**Exercise goal**
Retype, exactly as written, every line from the one containing "What OpenSCAD source" down to the one containing "lug_gap = 0.4; // [0.3:0.1:0.8]", including both, and nothing else.
--- BEGIN ---
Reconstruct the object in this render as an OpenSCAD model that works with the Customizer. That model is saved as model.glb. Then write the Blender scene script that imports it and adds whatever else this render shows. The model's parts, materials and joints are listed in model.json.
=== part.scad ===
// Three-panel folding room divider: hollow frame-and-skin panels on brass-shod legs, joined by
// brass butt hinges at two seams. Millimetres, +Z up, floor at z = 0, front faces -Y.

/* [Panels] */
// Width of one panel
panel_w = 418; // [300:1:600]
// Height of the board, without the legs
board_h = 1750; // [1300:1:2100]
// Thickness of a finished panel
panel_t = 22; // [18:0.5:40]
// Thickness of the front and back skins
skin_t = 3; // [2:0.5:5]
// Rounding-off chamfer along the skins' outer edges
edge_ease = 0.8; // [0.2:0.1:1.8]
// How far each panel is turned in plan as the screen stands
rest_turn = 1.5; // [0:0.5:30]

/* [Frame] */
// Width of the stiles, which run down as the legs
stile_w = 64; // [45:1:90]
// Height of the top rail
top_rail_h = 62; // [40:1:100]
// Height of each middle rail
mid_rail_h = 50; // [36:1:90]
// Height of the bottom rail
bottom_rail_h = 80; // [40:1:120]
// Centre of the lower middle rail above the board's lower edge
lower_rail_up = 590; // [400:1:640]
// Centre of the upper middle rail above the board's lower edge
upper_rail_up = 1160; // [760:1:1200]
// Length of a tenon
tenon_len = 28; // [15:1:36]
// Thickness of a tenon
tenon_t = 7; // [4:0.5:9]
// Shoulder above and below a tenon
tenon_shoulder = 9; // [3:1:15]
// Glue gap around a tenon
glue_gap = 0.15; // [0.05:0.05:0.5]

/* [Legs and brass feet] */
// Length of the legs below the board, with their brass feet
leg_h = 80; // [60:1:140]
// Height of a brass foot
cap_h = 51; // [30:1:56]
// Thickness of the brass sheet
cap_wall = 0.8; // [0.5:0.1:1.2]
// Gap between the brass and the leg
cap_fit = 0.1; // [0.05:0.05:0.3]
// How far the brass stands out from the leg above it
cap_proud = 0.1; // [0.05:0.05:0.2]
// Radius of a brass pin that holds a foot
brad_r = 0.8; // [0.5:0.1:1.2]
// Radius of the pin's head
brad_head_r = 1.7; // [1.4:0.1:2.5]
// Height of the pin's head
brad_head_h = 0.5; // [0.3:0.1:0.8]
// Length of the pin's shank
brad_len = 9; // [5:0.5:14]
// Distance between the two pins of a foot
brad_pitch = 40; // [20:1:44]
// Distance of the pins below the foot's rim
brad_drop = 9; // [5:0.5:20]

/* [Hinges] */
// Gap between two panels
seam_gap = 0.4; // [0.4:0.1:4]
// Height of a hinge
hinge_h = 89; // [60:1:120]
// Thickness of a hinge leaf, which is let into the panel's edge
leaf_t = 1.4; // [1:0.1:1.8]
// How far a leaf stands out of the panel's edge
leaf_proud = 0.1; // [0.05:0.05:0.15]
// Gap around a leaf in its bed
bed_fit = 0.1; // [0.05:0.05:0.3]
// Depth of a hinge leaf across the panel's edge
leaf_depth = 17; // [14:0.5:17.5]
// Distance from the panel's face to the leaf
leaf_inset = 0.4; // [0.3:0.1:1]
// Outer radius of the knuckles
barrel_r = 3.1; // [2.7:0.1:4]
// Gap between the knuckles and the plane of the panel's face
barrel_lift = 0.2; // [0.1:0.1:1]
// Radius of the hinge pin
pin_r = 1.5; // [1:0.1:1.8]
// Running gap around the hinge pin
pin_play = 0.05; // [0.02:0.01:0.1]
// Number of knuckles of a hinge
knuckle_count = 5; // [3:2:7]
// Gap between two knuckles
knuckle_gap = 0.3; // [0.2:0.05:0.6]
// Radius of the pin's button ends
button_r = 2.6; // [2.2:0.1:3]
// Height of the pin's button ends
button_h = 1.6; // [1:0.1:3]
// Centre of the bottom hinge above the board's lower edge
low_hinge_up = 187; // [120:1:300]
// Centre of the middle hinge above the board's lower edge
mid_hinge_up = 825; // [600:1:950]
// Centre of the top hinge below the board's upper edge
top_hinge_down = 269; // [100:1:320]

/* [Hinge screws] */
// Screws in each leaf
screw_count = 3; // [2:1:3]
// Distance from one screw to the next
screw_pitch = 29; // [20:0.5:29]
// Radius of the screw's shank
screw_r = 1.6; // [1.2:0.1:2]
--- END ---
--- BEGIN ---
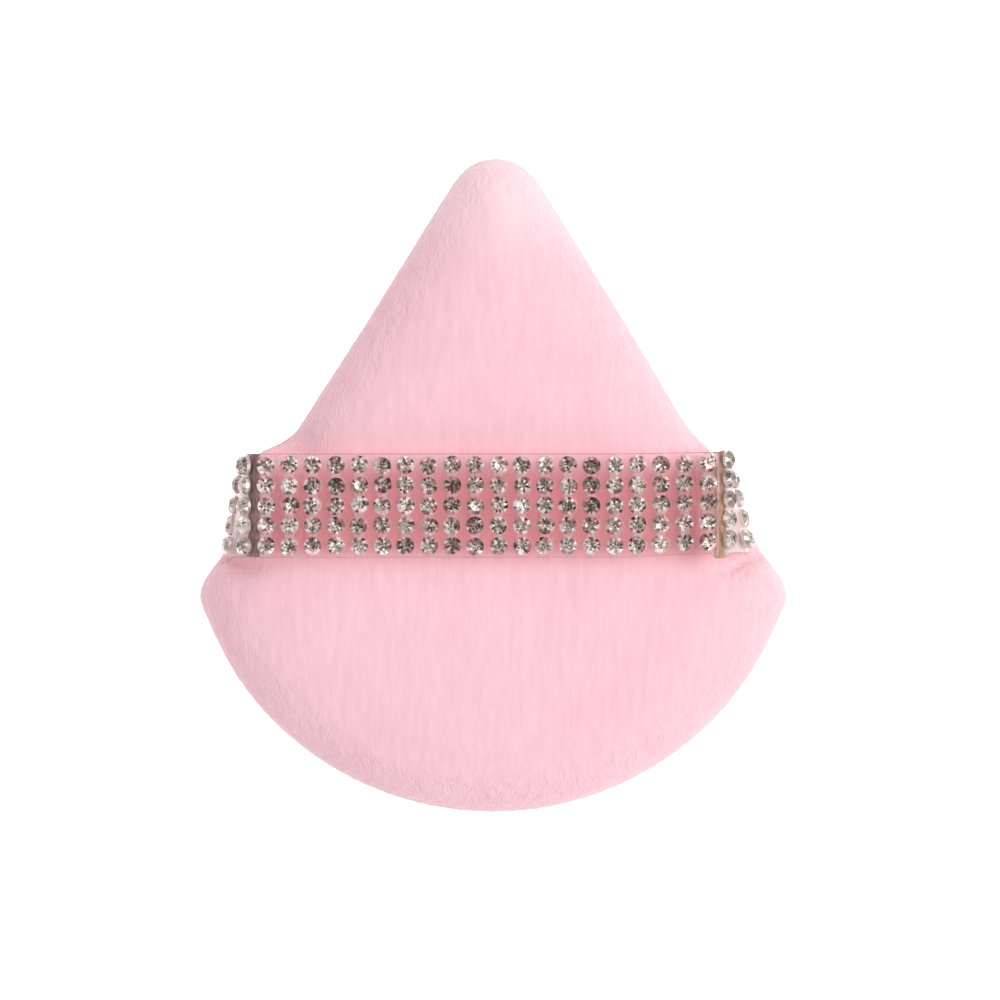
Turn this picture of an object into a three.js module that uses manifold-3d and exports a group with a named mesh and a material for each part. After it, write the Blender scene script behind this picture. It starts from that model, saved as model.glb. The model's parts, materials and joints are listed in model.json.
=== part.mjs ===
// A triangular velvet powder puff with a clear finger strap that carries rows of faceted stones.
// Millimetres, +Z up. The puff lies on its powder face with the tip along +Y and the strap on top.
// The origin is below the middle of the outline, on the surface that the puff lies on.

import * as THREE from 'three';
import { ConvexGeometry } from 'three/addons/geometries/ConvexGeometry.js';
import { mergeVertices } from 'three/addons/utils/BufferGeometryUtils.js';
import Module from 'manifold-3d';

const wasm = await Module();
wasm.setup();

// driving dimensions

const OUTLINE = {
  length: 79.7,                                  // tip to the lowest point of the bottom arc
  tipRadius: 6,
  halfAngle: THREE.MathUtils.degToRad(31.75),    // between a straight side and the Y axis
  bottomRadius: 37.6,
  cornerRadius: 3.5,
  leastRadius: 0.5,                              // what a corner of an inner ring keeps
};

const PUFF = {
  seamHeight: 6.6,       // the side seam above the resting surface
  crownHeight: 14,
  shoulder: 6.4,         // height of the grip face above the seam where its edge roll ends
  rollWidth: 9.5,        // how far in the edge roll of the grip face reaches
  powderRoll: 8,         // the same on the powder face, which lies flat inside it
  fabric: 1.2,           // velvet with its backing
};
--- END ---
--- BEGIN ---
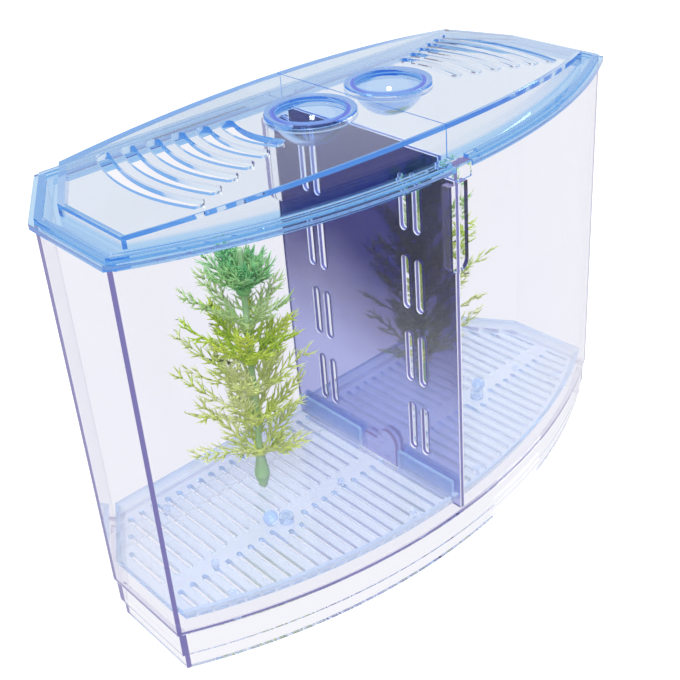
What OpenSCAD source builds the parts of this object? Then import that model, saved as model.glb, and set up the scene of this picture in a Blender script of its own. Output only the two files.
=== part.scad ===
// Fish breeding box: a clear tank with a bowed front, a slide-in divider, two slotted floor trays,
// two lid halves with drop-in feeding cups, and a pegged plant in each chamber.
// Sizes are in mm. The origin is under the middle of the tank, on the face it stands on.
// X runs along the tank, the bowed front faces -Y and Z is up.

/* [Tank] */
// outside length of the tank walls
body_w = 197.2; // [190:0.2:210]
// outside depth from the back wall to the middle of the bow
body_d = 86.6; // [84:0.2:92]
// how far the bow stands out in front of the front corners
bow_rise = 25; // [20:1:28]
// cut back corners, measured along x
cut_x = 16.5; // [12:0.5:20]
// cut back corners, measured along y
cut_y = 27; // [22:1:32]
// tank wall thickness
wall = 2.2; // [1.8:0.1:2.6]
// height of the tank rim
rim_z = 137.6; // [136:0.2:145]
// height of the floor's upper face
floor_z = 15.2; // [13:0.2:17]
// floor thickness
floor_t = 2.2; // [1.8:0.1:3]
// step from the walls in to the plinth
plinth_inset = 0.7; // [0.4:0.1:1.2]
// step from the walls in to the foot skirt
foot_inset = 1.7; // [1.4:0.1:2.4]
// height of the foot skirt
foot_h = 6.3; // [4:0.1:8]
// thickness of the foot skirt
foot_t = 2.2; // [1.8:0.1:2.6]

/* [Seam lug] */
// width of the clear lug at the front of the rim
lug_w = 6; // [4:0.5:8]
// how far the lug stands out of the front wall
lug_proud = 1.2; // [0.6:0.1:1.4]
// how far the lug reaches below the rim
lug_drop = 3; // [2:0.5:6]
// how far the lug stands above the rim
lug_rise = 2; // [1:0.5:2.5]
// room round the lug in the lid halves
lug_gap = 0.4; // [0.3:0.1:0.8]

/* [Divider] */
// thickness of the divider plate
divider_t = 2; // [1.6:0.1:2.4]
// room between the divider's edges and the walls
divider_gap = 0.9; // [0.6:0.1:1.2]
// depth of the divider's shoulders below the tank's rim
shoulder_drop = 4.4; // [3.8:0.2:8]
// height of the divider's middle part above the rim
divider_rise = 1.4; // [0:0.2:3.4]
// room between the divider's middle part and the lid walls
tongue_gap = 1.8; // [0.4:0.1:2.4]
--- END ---
**Complete output**
What OpenSCAD source builds the parts of this object? Then import that model, saved as model.glb, and set up the scene of this picture in a Blender script of its own. Output only the two files.
=== part.scad ===
// Fish breeding box: a clear tank with a bowed front, a slide-in divider, two slotted floor trays,
// two lid halves with drop-in feeding cups, and a pegged plant in each chamber.
// Sizes are in mm. The origin is under the middle of the tank, on the face it stands on.
// X runs along the tank, the bowed front faces -Y and Z is up.

/* [Tank] */
// outside length of the tank walls
body_w = 197.2; // [190:0.2:210]
// outside depth from the back wall to the middle of the bow
body_d = 86.6; // [84:0.2:92]
// how far the bow stands out in front of the front corners
bow_rise = 25; // [20:1:28]
// cut back corners, measured along x
cut_x = 16.5; // [12:0.5:20]
// cut back corners, measured along y
cut_y = 27; // [22:1:32]
// tank wall thickness
wall = 2.2; // [1.8:0.1:2.6]
// height of the tank rim
rim_z = 137.6; // [136:0.2:145]
// height of the floor's upper face
floor_z = 15.2; // [13:0.2:17]
// floor thickness
floor_t = 2.2; // [1.8:0.1:3]
// step from the walls in to the plinth
plinth_inset = 0.7; // [0.4:0.1:1.2]
// step from the walls in to the foot skirt
foot_inset = 1.7; // [1.4:0.1:2.4]
// height of the foot skirt
foot_h = 6.3; // [4:0.1:8]
// thickness of the foot skirt
foot_t = 2.2; // [1.8:0.1:2.6]

/* [Seam lug] */
// width of the clear lug at the front of the rim
lug_w = 6; // [4:0.5:8]
// how far the lug stands out of the front wall
lug_proud = 1.2; // [0.6:0.1:1.4]
// how far the lug reaches below the rim
lug_drop = 3; // [2:0.5:6]
// how far the lug stands above the rim
lug_rise = 2; // [1:0.5:2.5]
// room round the lug in the lid halves
lug_gap = 0.4; // [0.3:0.1:0.8]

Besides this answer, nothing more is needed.